* Source records:
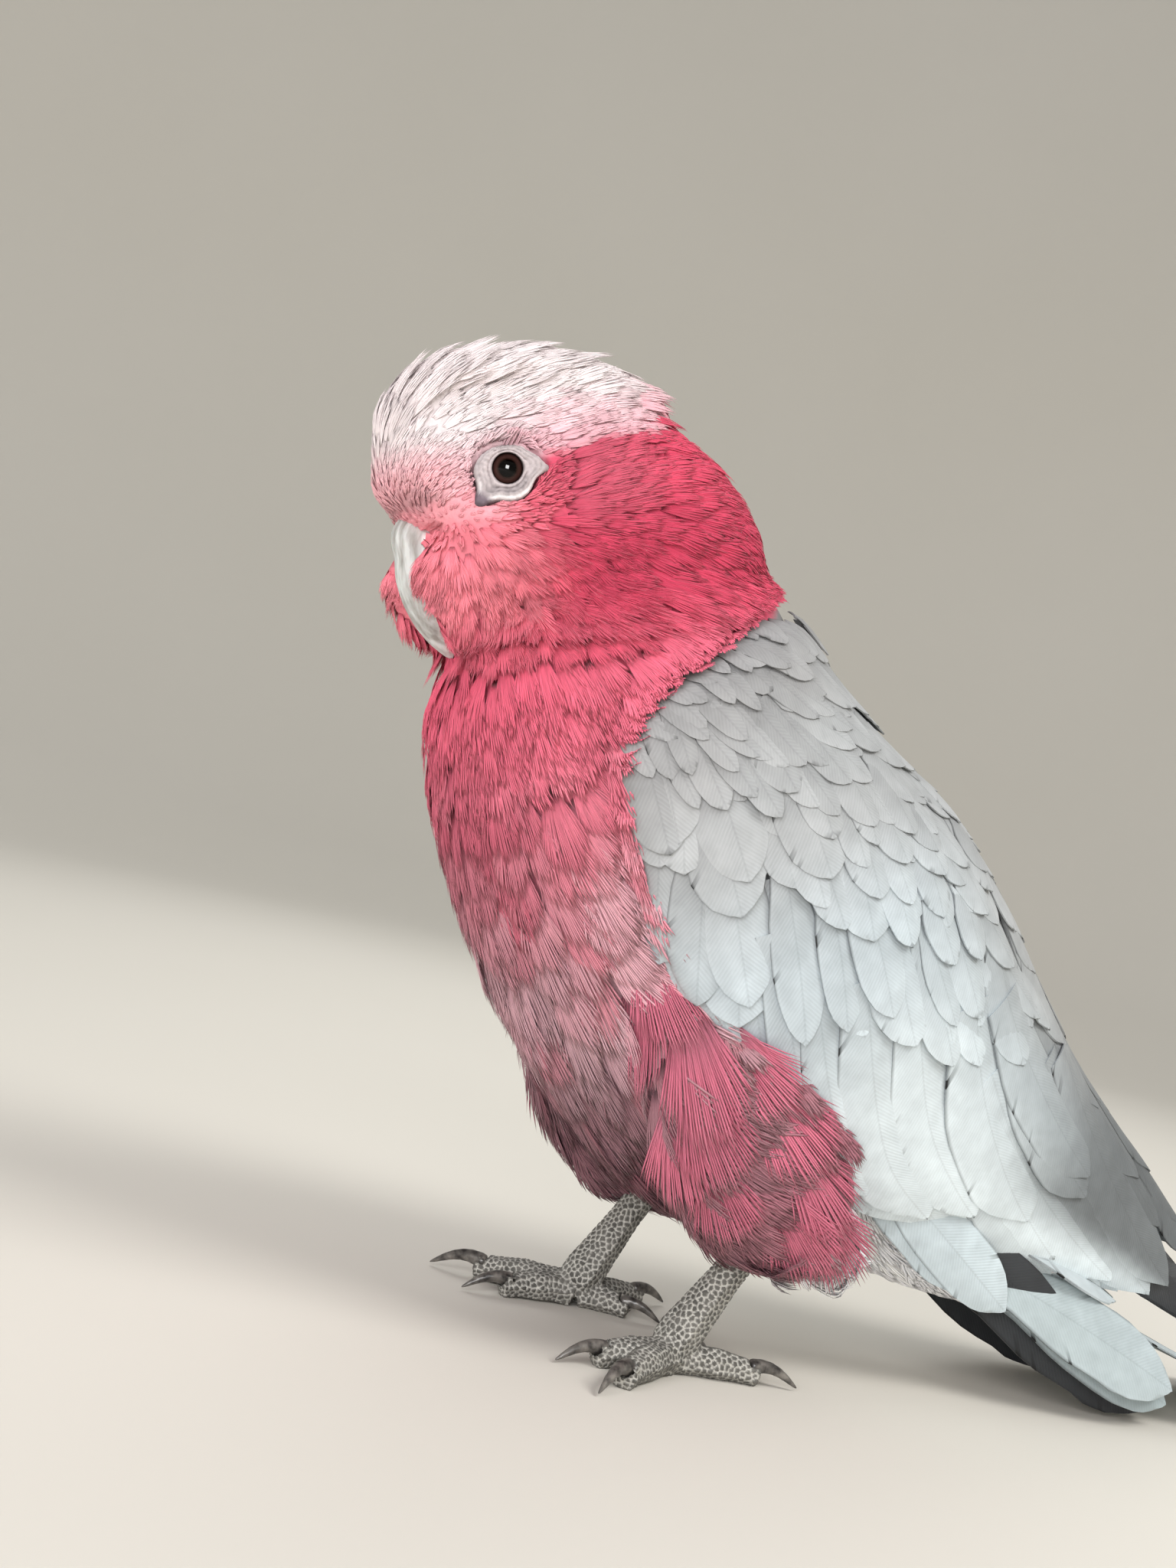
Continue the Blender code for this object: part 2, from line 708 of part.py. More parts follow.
def build_legs(wing_spaces):
    """Both legs, and the space that the trunk and the vent leave for them."""
    spaces = []
    for side, word in SIDES:
        new_object(f"shank_{word}", shank_mesh(side), "scaly")
        shank_space = tool(f"space_shank_{word}", shank_mesh(side, GAP))
        thigh = new_object(f"thigh_{word}", thigh_mesh(side), "rose")
        cut(thigh, shank_space, *wing_spaces)
        build_foot(side, word, shank_space)
        spaces += [tool(f"space_thigh_{word}", thigh_mesh(side, GAP)), shank_space]
    return spaces


def build_wings(head_spaces):
    """Both folded wings and their long flight feathers, and the space that they take."""
    spaces = []
    for side, word in SIDES:
        whole = wing_mesh(WING_STATIONS, side, WING_RINGS, SECONDARY_TIPS)
        cut(new_object(f"wing_{word}", whole, "grey"), *head_spaces)
        quills = wing_mesh(PRIMARY_STATIONS, side, PRIMARY_RINGS, 0)
        new_object(f"primaries_{word}", quills, "quill")
        space = wing_mesh(WING_STATIONS, side, WING_RINGS, SECONDARY_TIPS, GAP)
        spaces.append(tool(f"space_wing_{word}", space))
    return spaces


def build_tail(trunk_space, others):
    """The tail and the soft feathers under its root, which both start at the trunk."""
    tail = new_object("tail", tail_mesh(), "grey")
    coverts = new_object("tail_coverts", vent_mesh(), "grey")
    coverts_space = tool("space_tail_coverts", vent_mesh(GAP))
    cut(tail, trunk_space, coverts_space, *others)
    cut(coverts, trunk_space, *others)


def move_to_base_centre():
    """Moves the whole model so that the origin is under its middle, on the floor."""
    bpy.context.view_layer.update()
    graph = bpy.context.evaluated_depsgraph_get()
    corners = []
    for obj in bpy.context.scene.objects:
        if not obj.hide_render:
            mesh = obj.evaluated_get(graph).to_mesh()
            corners += [vertex.co.copy() for vertex in mesh.vertices]
            obj.evaluated_get(graph).to_mesh_clear()
    low = Vector([min(c[i] for c in corners) for i in range(3)])
    high = Vector([max(c[i] for c in corners) for i in range(3)])
    move = Vector((-(low.x + high.x) / 2, -(low.y + high.y) / 2, -low.z))
    for obj in bpy.context.scene.objects:
        obj.data.transform(Matrix.Translation(move))


def main():
    clear_scene()
    neck = trunk_part("neck", "rose", None, NECK_CUT)
    trunk = trunk_part("trunk", "rose", NECK_CUT, RUMP_CUT)
    rump = trunk_part("rump", "grey", RUMP_CUT, None)
    head_spaces = build_head()
    wing_spaces = build_wings(head_spaces)
    leg_spaces = build_legs(wing_spaces)
    cut(neck, *head_spaces, *wing_spaces)
    cut(trunk, *wing_spaces, *leg_spaces)
    cut(rump, *wing_spaces, *leg_spaces)
    build_tail(tool("space_trunk", trunk_mesh(GAP)), leg_spaces + wing_spaces)
    move_to_base_centre()


if __name__ == "__main__":
    main()
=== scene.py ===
"""Looks of a life-size galah: skin, coat, flight feathers, bare parts and a plain studio.

The bird faces -Y and its left side is at +X. Shapes are worked out in mm from a point on
the floor between the feet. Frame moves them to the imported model's place and to metres.
"""

import logging
import math
from dataclasses import dataclass, field
from enum import Enum
from typing import Callable, Iterable, Optional, Sequence

import bmesh
import bpy
import numpy as np
from mathutils import Matrix, Vector, noise
from mathutils.bvhtree import BVHTree
from mathutils.kdtree import KDTree


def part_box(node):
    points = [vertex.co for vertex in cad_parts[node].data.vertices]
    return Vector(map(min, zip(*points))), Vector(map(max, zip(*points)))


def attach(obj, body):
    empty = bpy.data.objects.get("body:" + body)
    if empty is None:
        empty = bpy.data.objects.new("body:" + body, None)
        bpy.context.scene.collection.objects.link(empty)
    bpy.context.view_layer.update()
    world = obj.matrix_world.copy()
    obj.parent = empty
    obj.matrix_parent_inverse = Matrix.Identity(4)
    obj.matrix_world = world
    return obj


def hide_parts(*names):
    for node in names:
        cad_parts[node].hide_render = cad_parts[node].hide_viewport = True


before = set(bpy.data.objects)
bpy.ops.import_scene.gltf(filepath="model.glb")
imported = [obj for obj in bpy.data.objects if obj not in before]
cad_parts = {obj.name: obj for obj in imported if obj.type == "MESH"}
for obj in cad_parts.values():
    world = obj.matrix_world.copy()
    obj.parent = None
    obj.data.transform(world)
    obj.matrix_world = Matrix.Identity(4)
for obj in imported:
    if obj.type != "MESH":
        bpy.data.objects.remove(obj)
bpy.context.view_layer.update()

log = logging.getLogger("galah")

Array = np.ndarray
Place = tuple[float, float, float]
Mesh = bpy.types.Mesh
Node = bpy.types.Node
Piece = bpy.types.Object
Shape = bmesh.types.BMesh
Socket = bpy.types.NodeSocket
Tree = bpy.types.NodeTree

MM = 0.001
SIDES = ((1, "left"), (-1, "right"))


class Slot(Enum):
    """Names of material slots, which nothing in this script uses."""

    BREAST = "breast_feathers"
    CROWN = "crown_feathers"
    WING = "wing_feathers"
    FLIGHT = "flight_feathers"
    BILL = "bill_horn"
    LEG = "leg_skin"
    CLAW = "claw_horn"
    EYE = "eyeball"
    LID = "bare_eye_skin"


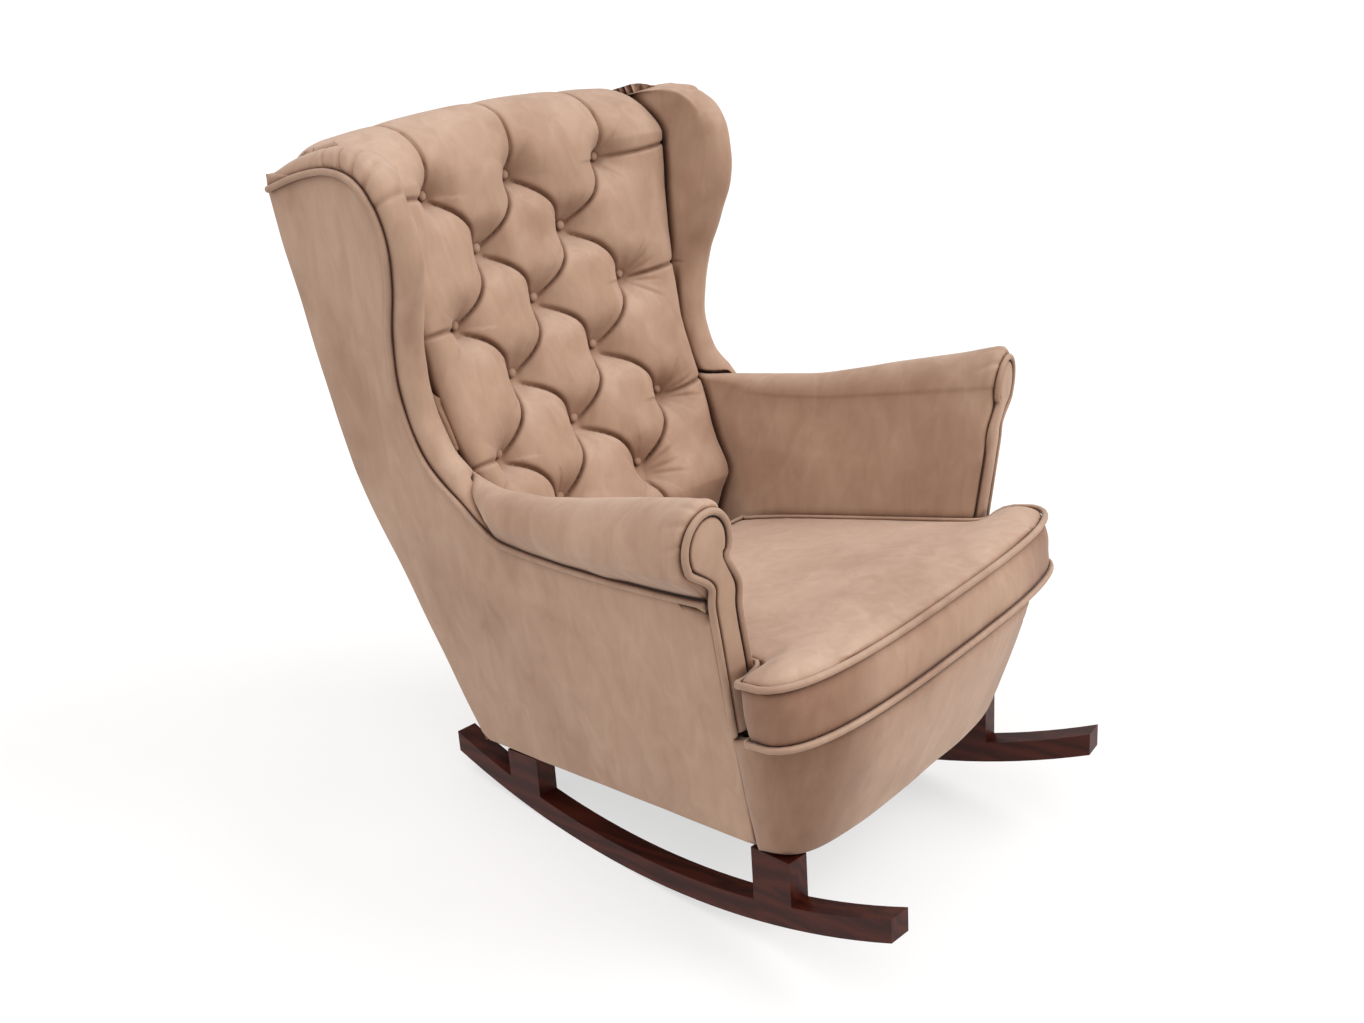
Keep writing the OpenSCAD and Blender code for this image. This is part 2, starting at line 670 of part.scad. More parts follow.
at_rest() rocker();  // rocker_left
at_rest() right_side() rocker();  // rocker_right
at_rest() leg(front_leg_s);  // front_leg_left
at_rest() right_side() leg(front_leg_s);  // front_leg_right
at_rest() leg(-rear_leg_s);  // rear_leg_left
at_rest() right_side() leg(-rear_leg_s);  // rear_leg_right
at_rest() rocker_screws();
at_rest() leg_bolts();
at_rest() corner_blocks();
at_rest() side_rail();  // side_rail_left
at_rest() right_side() side_rail();  // side_rail_right
at_rest() front_rail();
at_rest() rear_rail();
at_rest() front_board();
at_rest() front_shelf();
at_rest() arm_post();  // arm_post_left
at_rest() right_side() arm_post();  // arm_post_right
at_rest() arm_rail();  // arm_rail_left
at_rest() right_side() arm_rail();  // arm_rail_right
at_rest() back_post();  // back_post_left
at_rest() right_side() back_post();  // back_post_right
at_rest() top_rail();
at_rest() lower_back_rail();
at_rest() wing_frame();  // wing_frame_left
at_rest() right_side() wing_frame();  // wing_frame_right
at_rest() seat_springs();
at_rest() spring_clips();
at_rest() back_webbing();
at_rest() seat_deck();
at_rest() dust_cover();
at_rest() back_pad();
at_rest() back_buttons();
at_rest() wing_pad();  // wing_pad_left
at_rest() right_side() wing_pad();  // wing_pad_right
at_rest() arm_pad();  // arm_pad_left
at_rest() right_side() arm_pad();  // arm_pad_right
at_rest() arm_facing();  // arm_facing_left
at_rest() right_side() arm_facing();  // arm_facing_right
at_rest() side_panel();  // side_panel_left
at_rest() right_side() side_panel();  // side_panel_right
at_rest() outer_back_panel();
at_rest() front_apron();
at_rest() side_welt();  // side_welt_left
at_rest() right_side() side_welt();  // side_welt_right
at_rest() facing_welt();  // facing_welt_left
at_rest() right_side() facing_welt();  // facing_welt_right
at_rest() seat_cushion();
at_rest() cushion_top_welt();
at_rest() cushion_bottom_welt();
at_rest() cushion_zip();
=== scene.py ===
import json
import math

import bmesh
import bpy
import numpy as np
from mathutils import Matrix, Vector, geometry


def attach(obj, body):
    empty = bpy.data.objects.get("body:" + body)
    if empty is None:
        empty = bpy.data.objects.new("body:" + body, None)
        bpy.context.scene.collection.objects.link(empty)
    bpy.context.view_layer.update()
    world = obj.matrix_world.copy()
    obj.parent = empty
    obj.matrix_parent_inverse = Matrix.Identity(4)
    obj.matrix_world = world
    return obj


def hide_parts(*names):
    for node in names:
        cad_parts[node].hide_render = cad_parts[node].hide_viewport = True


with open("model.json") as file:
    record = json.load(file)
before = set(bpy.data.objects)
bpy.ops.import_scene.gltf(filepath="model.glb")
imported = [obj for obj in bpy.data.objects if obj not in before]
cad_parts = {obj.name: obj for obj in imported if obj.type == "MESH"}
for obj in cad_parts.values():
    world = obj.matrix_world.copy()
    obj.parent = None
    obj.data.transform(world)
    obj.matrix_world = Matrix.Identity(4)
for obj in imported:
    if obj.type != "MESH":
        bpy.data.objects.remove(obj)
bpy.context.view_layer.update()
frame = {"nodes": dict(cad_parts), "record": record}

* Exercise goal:
Return the lines of the records that include the string "model".

* Right answer:
    """Moves the whole model so that the origin is under its middle, on the floor."""
the floor between the feet. Frame moves them to the imported model's place and to metres.
bpy.ops.import_scene.gltf(filepath="model.glb")
with open("model.json") as file:
bpy.ops.import_scene.gltf(filepath="model.glb")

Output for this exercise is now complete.